Speaking personally, it gives me a meaningful refuge like what band in college did. Is the concert band of which I'm now a part the musical peer of my college ensembles? No, but it's not as far off that mark as one might assume a volunteer ensemble would be. In my college years, the band was a chance for me to escape from the unreasonable pressures I was putting on myself to achieve, and in those hours spent rehearsing and performing, I was not just escaping the two-dimensional obsession that academic excellence can be, but I was creating art.
Directors like Steve or Buzz Jones (at my college) lead and create institutions that don't have to exist. Lansdale and Gettysburg would be just fine without those ensembles.

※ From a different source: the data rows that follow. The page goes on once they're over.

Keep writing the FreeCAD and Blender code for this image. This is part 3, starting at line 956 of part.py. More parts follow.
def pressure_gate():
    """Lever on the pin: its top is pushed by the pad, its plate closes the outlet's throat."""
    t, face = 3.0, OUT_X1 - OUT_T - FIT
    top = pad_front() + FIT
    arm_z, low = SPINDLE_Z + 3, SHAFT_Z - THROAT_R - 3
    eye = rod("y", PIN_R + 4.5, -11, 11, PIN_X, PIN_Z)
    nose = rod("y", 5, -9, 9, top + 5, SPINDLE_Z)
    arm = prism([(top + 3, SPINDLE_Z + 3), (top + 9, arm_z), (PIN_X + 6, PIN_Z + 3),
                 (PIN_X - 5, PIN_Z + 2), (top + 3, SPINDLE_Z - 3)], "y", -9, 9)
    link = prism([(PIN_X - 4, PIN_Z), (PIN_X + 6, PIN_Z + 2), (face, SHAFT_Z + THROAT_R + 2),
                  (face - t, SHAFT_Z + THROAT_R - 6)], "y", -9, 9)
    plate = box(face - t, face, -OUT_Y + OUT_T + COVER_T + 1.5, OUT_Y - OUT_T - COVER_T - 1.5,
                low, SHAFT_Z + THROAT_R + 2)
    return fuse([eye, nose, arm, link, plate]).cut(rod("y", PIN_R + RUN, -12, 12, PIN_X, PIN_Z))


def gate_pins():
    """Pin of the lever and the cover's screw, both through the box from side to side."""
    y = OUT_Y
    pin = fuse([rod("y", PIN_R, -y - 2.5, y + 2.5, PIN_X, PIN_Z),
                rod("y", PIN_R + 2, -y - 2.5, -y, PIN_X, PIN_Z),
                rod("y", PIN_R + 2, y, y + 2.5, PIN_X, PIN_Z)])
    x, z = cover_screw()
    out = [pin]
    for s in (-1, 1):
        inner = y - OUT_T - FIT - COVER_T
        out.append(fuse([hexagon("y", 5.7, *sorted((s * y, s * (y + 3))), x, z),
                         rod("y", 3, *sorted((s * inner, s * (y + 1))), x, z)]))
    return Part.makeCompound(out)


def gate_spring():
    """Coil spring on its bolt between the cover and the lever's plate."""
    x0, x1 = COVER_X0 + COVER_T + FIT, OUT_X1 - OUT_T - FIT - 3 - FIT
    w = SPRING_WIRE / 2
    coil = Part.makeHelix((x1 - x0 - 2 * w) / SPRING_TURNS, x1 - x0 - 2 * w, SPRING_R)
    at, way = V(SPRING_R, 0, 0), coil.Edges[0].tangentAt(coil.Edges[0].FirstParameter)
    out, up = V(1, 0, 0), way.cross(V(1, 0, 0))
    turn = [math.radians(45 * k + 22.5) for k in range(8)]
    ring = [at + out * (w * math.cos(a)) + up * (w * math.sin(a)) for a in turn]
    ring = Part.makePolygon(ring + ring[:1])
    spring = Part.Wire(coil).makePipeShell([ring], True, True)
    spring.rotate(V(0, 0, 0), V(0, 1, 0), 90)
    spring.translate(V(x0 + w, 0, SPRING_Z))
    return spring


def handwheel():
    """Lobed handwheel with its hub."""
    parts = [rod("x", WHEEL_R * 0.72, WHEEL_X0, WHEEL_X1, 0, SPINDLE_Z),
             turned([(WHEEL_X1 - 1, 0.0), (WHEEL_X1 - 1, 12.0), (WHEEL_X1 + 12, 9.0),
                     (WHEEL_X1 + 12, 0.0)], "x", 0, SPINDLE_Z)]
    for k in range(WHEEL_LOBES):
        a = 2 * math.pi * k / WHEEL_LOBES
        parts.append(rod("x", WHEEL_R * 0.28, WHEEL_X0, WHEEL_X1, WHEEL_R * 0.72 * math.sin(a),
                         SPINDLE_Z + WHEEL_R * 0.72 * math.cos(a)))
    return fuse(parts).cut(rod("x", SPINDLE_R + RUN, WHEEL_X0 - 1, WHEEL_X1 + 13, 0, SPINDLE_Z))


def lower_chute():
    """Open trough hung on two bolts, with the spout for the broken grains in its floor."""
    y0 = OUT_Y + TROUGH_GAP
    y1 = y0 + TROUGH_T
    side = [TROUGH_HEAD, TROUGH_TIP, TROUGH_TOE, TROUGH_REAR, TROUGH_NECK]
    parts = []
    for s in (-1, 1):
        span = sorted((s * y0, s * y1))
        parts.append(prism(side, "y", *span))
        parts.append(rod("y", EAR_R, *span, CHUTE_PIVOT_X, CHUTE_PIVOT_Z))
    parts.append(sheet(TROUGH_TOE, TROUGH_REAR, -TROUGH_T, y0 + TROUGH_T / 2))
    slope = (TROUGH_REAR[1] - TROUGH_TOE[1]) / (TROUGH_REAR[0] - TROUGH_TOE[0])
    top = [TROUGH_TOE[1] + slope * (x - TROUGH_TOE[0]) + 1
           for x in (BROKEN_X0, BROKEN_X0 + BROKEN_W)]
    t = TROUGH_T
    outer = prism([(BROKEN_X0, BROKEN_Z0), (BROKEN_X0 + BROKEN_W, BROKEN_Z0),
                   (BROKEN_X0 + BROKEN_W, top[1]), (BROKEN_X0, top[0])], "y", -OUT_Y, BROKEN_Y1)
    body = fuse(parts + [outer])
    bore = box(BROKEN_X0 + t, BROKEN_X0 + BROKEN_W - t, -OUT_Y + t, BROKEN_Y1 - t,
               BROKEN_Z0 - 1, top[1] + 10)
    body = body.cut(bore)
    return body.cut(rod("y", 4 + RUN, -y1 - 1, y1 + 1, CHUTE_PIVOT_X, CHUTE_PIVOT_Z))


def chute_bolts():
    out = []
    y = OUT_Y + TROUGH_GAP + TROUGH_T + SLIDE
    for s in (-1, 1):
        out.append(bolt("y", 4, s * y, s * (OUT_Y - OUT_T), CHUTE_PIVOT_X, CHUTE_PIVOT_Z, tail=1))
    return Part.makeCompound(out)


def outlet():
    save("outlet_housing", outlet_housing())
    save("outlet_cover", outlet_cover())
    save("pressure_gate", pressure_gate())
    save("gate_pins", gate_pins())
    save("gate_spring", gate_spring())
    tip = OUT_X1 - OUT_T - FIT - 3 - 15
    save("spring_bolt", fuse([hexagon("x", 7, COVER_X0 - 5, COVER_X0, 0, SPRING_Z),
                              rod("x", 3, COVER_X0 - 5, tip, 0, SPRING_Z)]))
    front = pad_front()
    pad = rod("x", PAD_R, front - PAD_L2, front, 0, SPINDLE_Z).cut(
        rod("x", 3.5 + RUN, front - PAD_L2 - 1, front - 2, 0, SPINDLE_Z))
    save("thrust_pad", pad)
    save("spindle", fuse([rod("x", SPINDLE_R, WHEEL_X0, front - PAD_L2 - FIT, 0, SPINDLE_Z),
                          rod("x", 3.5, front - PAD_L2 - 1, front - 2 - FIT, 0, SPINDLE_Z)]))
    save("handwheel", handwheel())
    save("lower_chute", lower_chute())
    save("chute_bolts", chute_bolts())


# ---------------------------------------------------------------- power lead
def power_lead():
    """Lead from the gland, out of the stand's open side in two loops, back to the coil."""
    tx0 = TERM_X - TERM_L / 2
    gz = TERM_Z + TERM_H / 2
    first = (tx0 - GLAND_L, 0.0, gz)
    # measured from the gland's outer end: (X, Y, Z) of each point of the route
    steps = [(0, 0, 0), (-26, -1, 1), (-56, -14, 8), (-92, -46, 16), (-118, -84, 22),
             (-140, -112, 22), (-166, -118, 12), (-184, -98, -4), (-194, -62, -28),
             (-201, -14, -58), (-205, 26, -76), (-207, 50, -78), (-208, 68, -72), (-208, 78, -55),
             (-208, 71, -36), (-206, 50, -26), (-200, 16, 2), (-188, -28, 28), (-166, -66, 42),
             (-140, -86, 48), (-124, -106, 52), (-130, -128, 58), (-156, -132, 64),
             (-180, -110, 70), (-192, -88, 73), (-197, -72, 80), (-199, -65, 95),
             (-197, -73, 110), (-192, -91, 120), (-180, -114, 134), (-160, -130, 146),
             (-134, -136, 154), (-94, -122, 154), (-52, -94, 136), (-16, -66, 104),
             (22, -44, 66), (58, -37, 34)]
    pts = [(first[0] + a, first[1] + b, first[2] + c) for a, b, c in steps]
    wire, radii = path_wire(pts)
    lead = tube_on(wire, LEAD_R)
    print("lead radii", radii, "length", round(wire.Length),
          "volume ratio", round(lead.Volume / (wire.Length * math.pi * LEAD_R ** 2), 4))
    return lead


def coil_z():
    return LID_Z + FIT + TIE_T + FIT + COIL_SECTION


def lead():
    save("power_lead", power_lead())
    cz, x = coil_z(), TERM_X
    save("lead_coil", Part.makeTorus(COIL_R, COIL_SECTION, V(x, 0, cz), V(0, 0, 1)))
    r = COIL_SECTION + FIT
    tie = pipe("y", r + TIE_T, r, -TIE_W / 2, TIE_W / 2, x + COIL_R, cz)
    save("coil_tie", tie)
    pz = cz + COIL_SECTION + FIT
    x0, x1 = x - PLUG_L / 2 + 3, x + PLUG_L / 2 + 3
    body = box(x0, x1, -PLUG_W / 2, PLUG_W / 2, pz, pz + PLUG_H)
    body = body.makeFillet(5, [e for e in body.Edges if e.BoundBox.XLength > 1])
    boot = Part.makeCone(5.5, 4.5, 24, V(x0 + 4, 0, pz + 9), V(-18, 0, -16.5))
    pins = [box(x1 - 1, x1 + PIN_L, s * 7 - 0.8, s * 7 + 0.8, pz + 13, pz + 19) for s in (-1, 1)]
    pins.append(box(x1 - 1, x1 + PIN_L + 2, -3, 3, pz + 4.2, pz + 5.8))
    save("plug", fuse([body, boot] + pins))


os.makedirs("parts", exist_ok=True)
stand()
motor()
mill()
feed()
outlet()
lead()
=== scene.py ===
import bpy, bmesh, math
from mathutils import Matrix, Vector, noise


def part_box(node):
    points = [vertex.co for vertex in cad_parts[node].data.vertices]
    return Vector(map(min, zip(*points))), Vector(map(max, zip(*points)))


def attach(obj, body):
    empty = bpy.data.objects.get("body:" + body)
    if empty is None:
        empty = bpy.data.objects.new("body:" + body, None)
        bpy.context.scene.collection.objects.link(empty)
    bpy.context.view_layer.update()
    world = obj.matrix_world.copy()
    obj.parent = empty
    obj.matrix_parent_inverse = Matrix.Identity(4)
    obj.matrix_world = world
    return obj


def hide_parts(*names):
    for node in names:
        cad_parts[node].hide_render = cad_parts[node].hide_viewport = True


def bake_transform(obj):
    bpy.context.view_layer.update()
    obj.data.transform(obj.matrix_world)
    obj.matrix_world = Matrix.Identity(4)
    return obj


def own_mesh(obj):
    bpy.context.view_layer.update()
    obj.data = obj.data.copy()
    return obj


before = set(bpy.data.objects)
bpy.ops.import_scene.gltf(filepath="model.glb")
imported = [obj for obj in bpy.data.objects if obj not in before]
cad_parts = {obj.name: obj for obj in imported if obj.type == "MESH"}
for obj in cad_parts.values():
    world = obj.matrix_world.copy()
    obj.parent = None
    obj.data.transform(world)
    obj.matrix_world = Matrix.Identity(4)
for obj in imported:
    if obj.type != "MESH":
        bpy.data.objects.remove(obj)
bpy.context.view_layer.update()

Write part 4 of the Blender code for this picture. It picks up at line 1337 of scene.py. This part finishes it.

But the communities are so much richer when such groups exist, and such groups only exist when leaders compel people to volunteer to be part of something bigger than the everyday.
As I mourn the loss of a man who I knew for a small number of years but who I came to respect a lot, I contemplate the challenge he offers to me. How can I inspire and build despite the Groundhog Day elements of this profession I am in? What can I do to stir the emotions and artistic impulse of the kids who arrive at my school and leave it 184 days a year? What can I do to build something people in my school or community can cherish and support after I am gone? Of course I don't have answers to these questions, but I hope I can figure out some in the next decade or so. After all, Steve was about ten years older than I am now when he talked a friend into cofounding a band with him, a band that would end up meaning a great deal to some kid who moved into the area in 2002 and who felt the itch to be part of something musical again in 2009.